Scripts that build objects
■ ■ ■ ■ ■
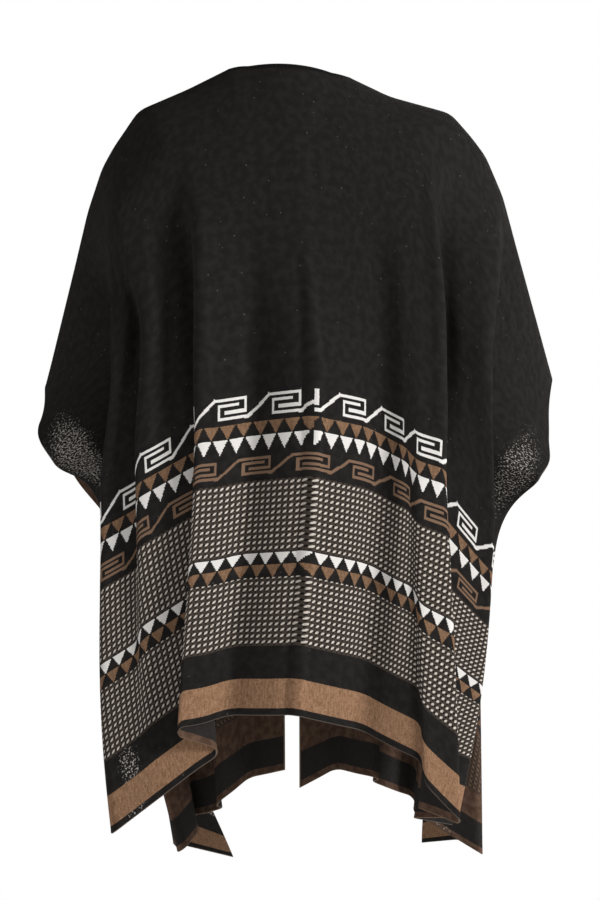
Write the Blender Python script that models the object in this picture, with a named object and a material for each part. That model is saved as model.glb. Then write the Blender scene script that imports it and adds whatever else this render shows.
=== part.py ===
"""Open-fronted knitted poncho, kept in the shape it has when worn. Metres, +Z up, front towards -Y.

The knit is one back and two fronts, joined along the shoulder line. Each piece is a sheet with a
fixed place in the flat cut: u runs outwards from the centre line and v runs down from the shoulder
line, positive on the back and negative on the fronts. Tables of fold lines say where that sheet lies.
The wearer's left is +X. The origin is the centre of the neck opening, level with the shoulder seams.
"""

import bpy
import numpy as np

for left_over in list(bpy.data.objects):
    bpy.data.objects.remove(left_over, do_unlink=True)

# Driving dimensions of the flat cut, in metres
HALF_WIDTH = 0.61
BACK_LENGTH = 0.86
FRONT_LENGTH = 0.96
NECK_HALF_WIDTH = 0.085
BACK_NECK_DROP = 0.035
FRONT_NECK_DROP = 0.28
FABRIC_THICKNESS = 0.0022
SEAM_GAP = 0.0007
FOLD_SOFTNESS = 0.015
FOLD_REACH = 0.045

# Grid of the pieces: each face of knit between two folds has a column near either end and one midway
COLUMN_BY_FOLD = 0.011
ROWS_BACK = 23
ROWS_FRONT = 21

# Where each fold line crosses each section, in mm: outwards from the centre, backwards, upwards.
# A section is a course of the knit, and its place is v, the distance from the shoulder line.
BACK_SECTIONS = (0.0, 0.13, 0.28, 0.456, 0.86)
BACK_LEFT_FOLDS = [
    # fold      shoulder          yoke              blade             pattern           hem
    ("centre", (0, 30, 39), (-5, 98, -60), (-16, 130, -207), (-28, 132, -392), (-5, 128, -800)),
    ("hollow", (66, 14, 31), (63, 95, -65), (51, 123, -211), (47, 111, -399), (72, 109, -803)),
    ("ridge", (133, 0, 0), (128, 88, -79), (117, 129, -222), (121, 132, -411), (145, 127, -822)),
    ("turn", (197, -3, -27), (156, 85, -89), (117, 102, -236), (110, 111, -429), (88, 104, -850)),
    ("ridge_2", (230, -5, -75), (222, 78, -160), (190, 108, -296), (197, 105, -479), (171, 94, -914)),
    ("turn_2", (245, -7, -102), (233, 72, -188), (188, 87, -317), (189, 88, -504), (180, 92, -921)),
    ("ridge_3", (264, -14, -157), (228, 68, -242), (230, 90, -360), (245, 80, -537), (226, 82, -957)),
    ("side", (283, -32, -229), (224, 16, -296), (162, 36, -400), (168, 0, -556), (232, -20, -963)),
    ("selvage", (328, -93, -386), (322, -20, -430), (302, 50, -480), (260, -84, -560), (240, -124, -955)),
]
BACK_RIGHT_FOLDS = [
    ("centre", (0, 30, 39), (5, 98, -60), (16, 130, -207), (28, 132, -392), (5, 128, -800)),
    ("hollow", (60, 14, 21), (70, 95, -69), (82, 121, -216), (96, 115, -405), (88, 110, -822)),
    ("ridge", (129, 2, -10), (134, 88, -84), (140, 121, -231), (150, 119, -433), (166, 122, -860)),
    ("turn", (208, -3, -31), (161, 86, -95), (158, 122, -242), (154, 127, -444), (168, 128, -872)),
    ("ridge_2", (235, -5, -61), (188, 88, -138), (190, 118, -270), (196, 119, -459), (217, 112, -918)),
    ("turn_2", (254, -7, -86), (202, 78, -166), (192, 98, -300), (180, 98, -497), (160, 72, -924)),
    ("ridge_3", (277, -14, -138), (270, 62, -212), (255, 94, -378), (263, 65, -597), (221, 25, -945)),
    ("side", (298, -32, -209), (268, 14, -282), (170, 40, -430), (174, 8, -606), (160, -34, -954)),
    ("selvage", (352, -92, -382), (334, -16, -454), (327, 44, -494), (277, -82, -604), (226, -118, -978)),
]
FRONT_SECTIONS = (-0.96, -0.50, -0.28, -0.13)
FRONT_LEFT_FOLDS = [
    # fold      hem               waist             chest             yoke
    ("edge", (8, -140, -905), (10, -132, -435), (6, -125, -215), (0, -80, -65)),
    ("hollow", (58, -185, -922), (75, -150, -438), (68, -138, -218), (62, -85, -68)),
    ("ridge", (100, -130, -950), (125, -120, -448), (130, -128, -232), (125, -95, -88)),
    ("turn", (94, -172, -962), (128, -146, -462), (150, -115, -250), (156, -92, -98)),
    ("ridge_2", (138, -240, -985), (192, -150, -512), (212, -112, -312), (218, -80, -166)),
    ("turn_2", (128, -200, -998), (196, -128, -532), (220, -92, -335), (230, -75, -194)),
    ("ridge_3", (150, -150, -1018), (250, -128, -588), (258, -100, -386), (250, -72, -248)),
    ("side", (165, -235, -1020), (208, -200, -640), (236, -158, -436), (270, -92, -318)),
    ("selvage", (115, -310, -1045), (205, -285, -735), (250, -215, -560), (310, -160, -440)),
]
FRONT_RIGHT_FOLDS = [
    ("edge", (12, -130, -928), (10, -132, -435), (6, -125, -215), (0, -80, -65)),
    ("hollow", (62, -175, -908), (75, -150, -438), (68, -138, -218), (64, -85, -72)),
    ("ridge", (118, -128, -915), (125, -120, -448), (130, -128, -232), (124, -94, -94)),
    ("turn", (112, -168, -925), (128, -146, -462), (150, -115, -250), (155, -92, -104)),
    ("ridge_2", (172, -220, -955), (192, -150, -512), (212, -112, -306), (222, -80, -153)),
    ("turn_2", (170, -180, -970), (200, -128, -532), (222, -92, -329), (238, -76, -178)),
    ("ridge_3", (262, -140, -1021), (255, -135, -588), (262, -100, -378), (264, -72, -230)),
    ("side", (235, -235, -1015), (222, -205, -640), (236, -155, -436), (284, -90, -298)),
    ("selvage", (190, -300, -1030), (240, -285, -735), (262, -215, -548), (328, -160, -418)),
]

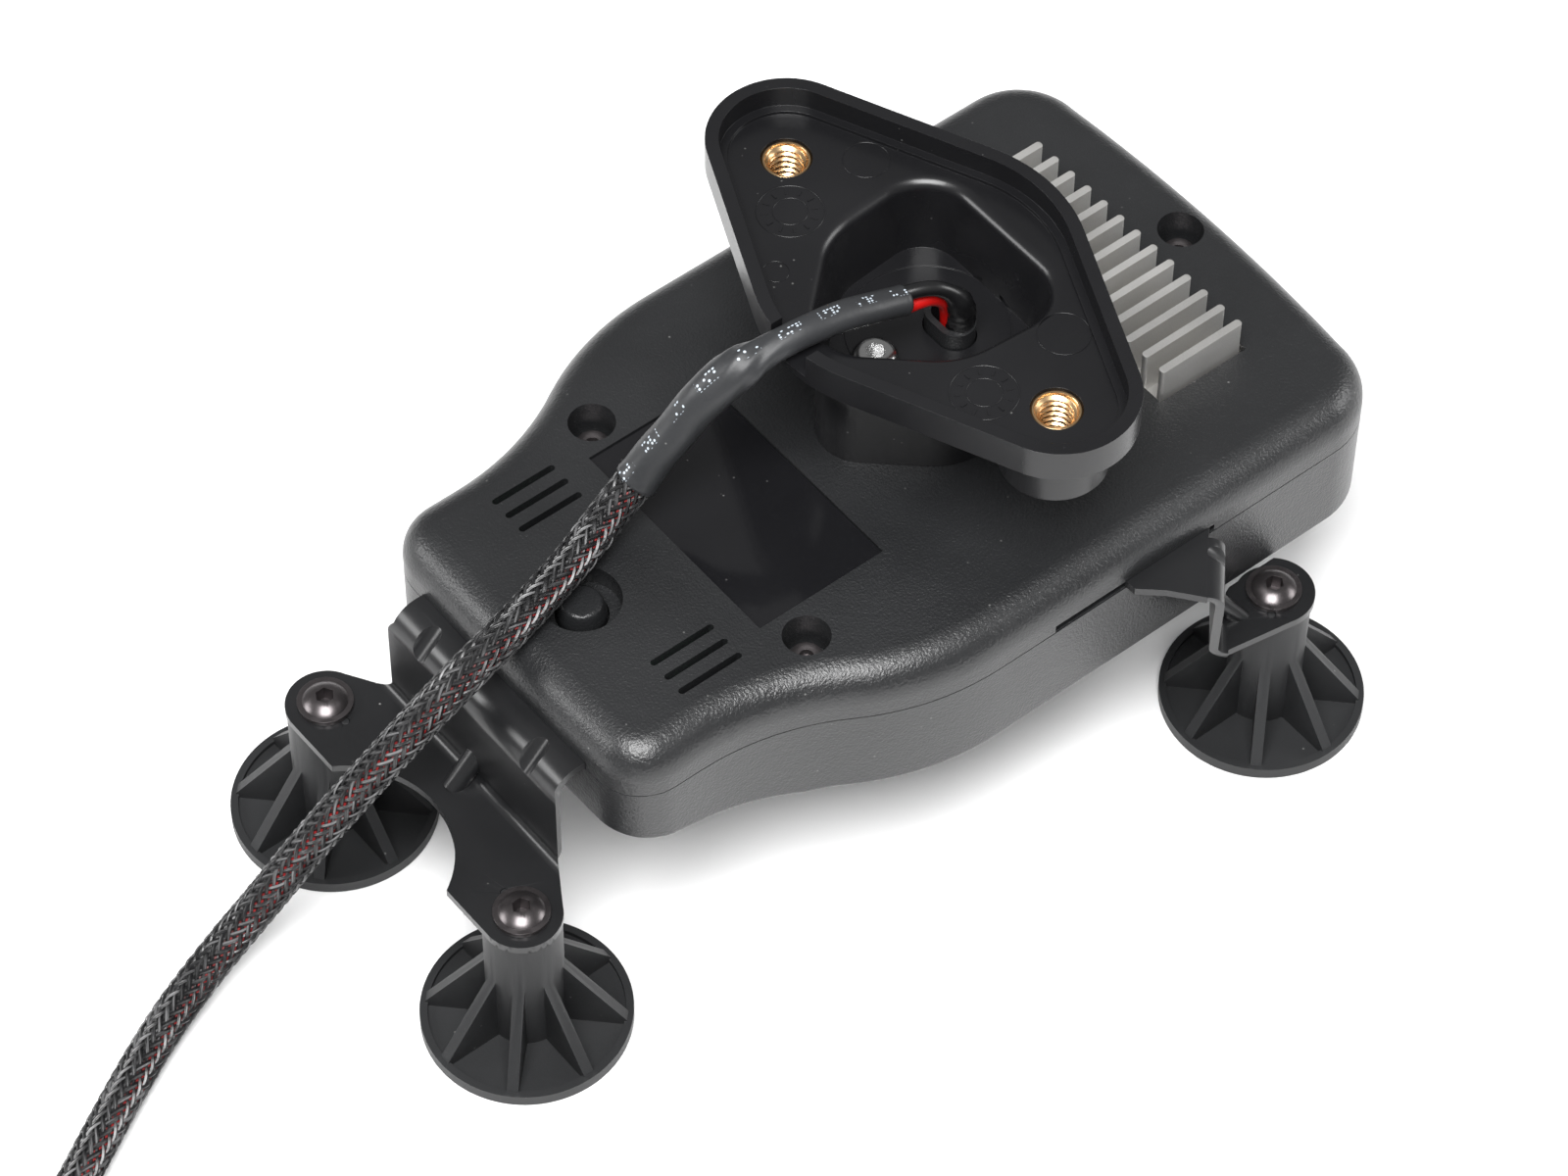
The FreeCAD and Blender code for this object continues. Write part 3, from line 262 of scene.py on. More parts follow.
# %% Route the cable and its coil
CABLE_ROUTE = [(-25.2, 8.0, 66.2), (-31.2, 7.6, 62.6), (-39.0, 5.0, 61.2), (-49.0, 2.0, 60.9),
               (-59.5, -0.6, 60.4), (-69.8, -0.4, 55.2), (-79.8, 2.4, 43.8), (-90.4, 6.8, 28.8),
               (-100.6, 10.0, 14.6), (-111.5, 10.4, 6.2), (-124.5, 6.4, 3.42),
               (-138.7, -1.4, 3.35), (-151.4, -9.0, 3.35), (-170.0, -20.0, 3.35),
               (-191.0, -32.4, 3.35)]
COIL_R, COIL_RISE = 38.0, 15.05
COIL_TURNS = 2.25
PER_TURN = 16
heading = Vector((-0.861, -0.509, 0.0)).normalized()
left_of = Vector((-heading.y, heading.x, 0.0))
coil_mid = Vector(CABLE_ROUTE[-1]) + left_of * COIL_R
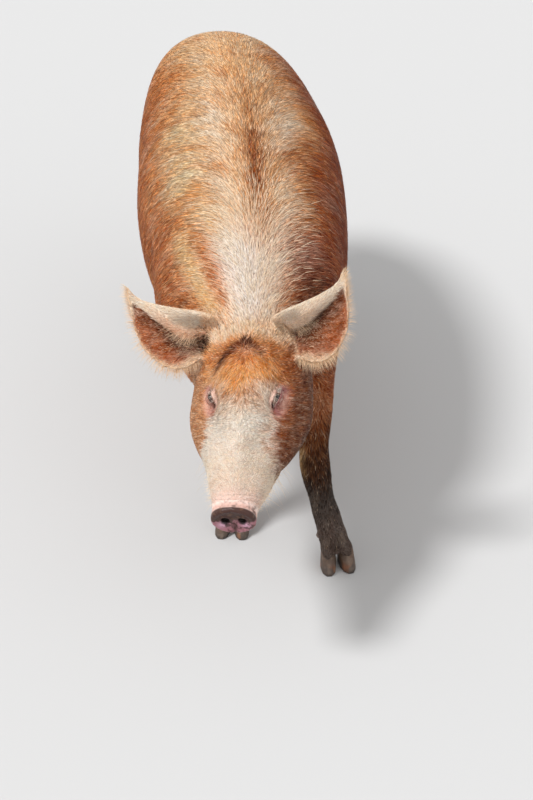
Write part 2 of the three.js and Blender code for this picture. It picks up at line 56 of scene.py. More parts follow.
ENDS = ["fore_left", "fore_right", "hind_left", "hind_right"]
CLAWS = [f"{kind}_{end}_{place}" for kind in ("claw", "dewclaw")
         for end in ENDS for place in ("outer", "inner")]
REGIONS = {
    "torso": ["trunk", "neck"],
    "head": ["head"],
    "jaw": ["lower_jaw"],
    "snout": ["snout"],
    "ear": ["ear_left", "ear_right"],
    "leg": [f"leg_{end}" for end in ENDS],
    "trotter": [f"trotter_{end}" for end in ENDS],
    "tail": ["tail"],
}
REGION_NAMES = list(REGIONS)
FLESH = [node for nodes in REGIONS.values() for node in nodes]


def middle(node):
    low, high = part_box(node)
    return (np.array(low) + np.array(high)) / 2


# The head's own frame: the poll is its origin, the nose runs along -Y, and Z is square to it.
HEAD_YAW, HEAD_PITCH, HEAD_ROLL = -5, 25.5, -6
EYE_AHEAD, EYE_DROP, EYE_RADIUS = 110, 26, 12  # mm
DISC_AHEAD, DISC_DROP, DISC_TILT = 342, 33, 0.18  # mm, mm, and mm ahead for each mm up
DISC_HALF_WIDTH, DISC_HALF_HEIGHT = 40, 33  # mm
NOSTRIL_ASIDE, NOSTRIL_UP = 14.5, -1  # mm in the disc's frame
head_axes = np.array(Matrix.Rotation(radians(HEAD_YAW), 3, "Z")
                     @ Matrix.Rotation(radians(HEAD_PITCH), 3, "X")
                     @ Matrix.Rotation(radians(HEAD_ROLL), 3, "Y"))
eye_centres = {side: middle(f"eye_{side}") for side in ("left", "right")}
poll = sum(eye_centres.values()) / 2 + head_axes @ (np.array([0, EYE_AHEAD, EYE_DROP]) * MM)


def to_head(points):
    """Points as mm to the pig's left, ahead of the poll and above the line of the nose."""
    local = (points - poll) @ head_axes / MM
    return local[:, 0], -local[:, 1], local[:, 2]


def to_disc(points):
    """Points as mm to the pig's left, ahead along the snout and above its middle.
    The disc is tilted, with its lower edge further ahead."""
    x, ahead, z = to_head(points)
    above = z + DISC_DROP
    return x, ahead + DISC_TILT * above, above


# Each ear's own frame: its hollow faces -Y, and it points out along its side of X. The root's place
# is in mm in the head's frame, and the turns are in degrees. The leading edge is folded over, down
# to 'roll' across the ear, at the distances out of ROLL_AT, in mm.
EARS = {
    "left": {"side": 1, "x": 60, "ahead": -10, "z": -13, "back": 6, "lift": 14,
             "roll": [0.52, 0.64, 0.72, 0.76, 0.84]},
    "right": {"side": -1, "x": 78, "ahead": -12, "z": -15, "back": -4, "lift": 7,
              "roll": [0.38, 0.44, 0.60, 0.71, 0.82]},
}
ROLL_AT = [18, 43, 68, 90, 112]
EAR_FACING = 46
EAR_END = 200  # mm out, where an ear is well over
for ear in EARS.values():
    side = ear["side"]
    turn = np.array(Matrix.Rotation(radians(side * ear["back"]), 3, "Z")
                    @ Matrix.Rotation(radians(-side * ear["lift"]), 3, "Y")
                    @ Matrix.Rotation(radians(-EAR_FACING), 3, "X"))
    ear["axes"] = head_axes @ turn
    ear["root"] = poll + head_axes @ (np.array([side * ear["x"], -ear["ahead"], ear["z"]]) * MM)


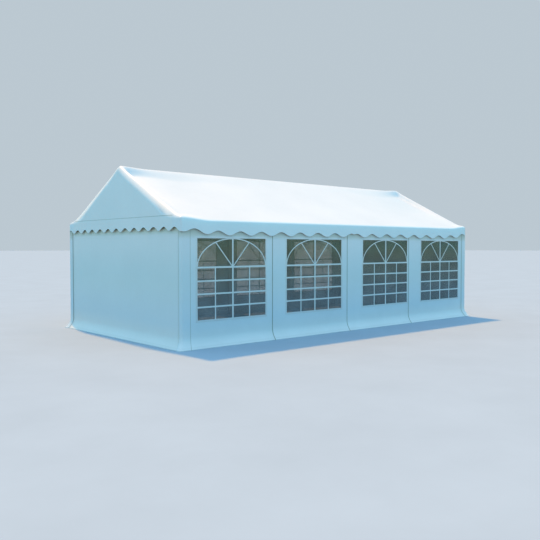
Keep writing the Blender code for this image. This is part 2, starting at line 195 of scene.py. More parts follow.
■ ■ ■ ■ ■
> _WHAT IS ASKED_: Go through the entries above and pull out each line with "picture" in it.

> _FINAL RESULT_:
Write the Blender Python script that models the object in this picture, with a named object and a material for each part. That model is saved as model.glb. Then write the Blender scene script that imports it and adds whatever else this render shows.
Write part 2 of the three.js and Blender code for this picture. It picks up at line 56 of scene.py. More parts follow.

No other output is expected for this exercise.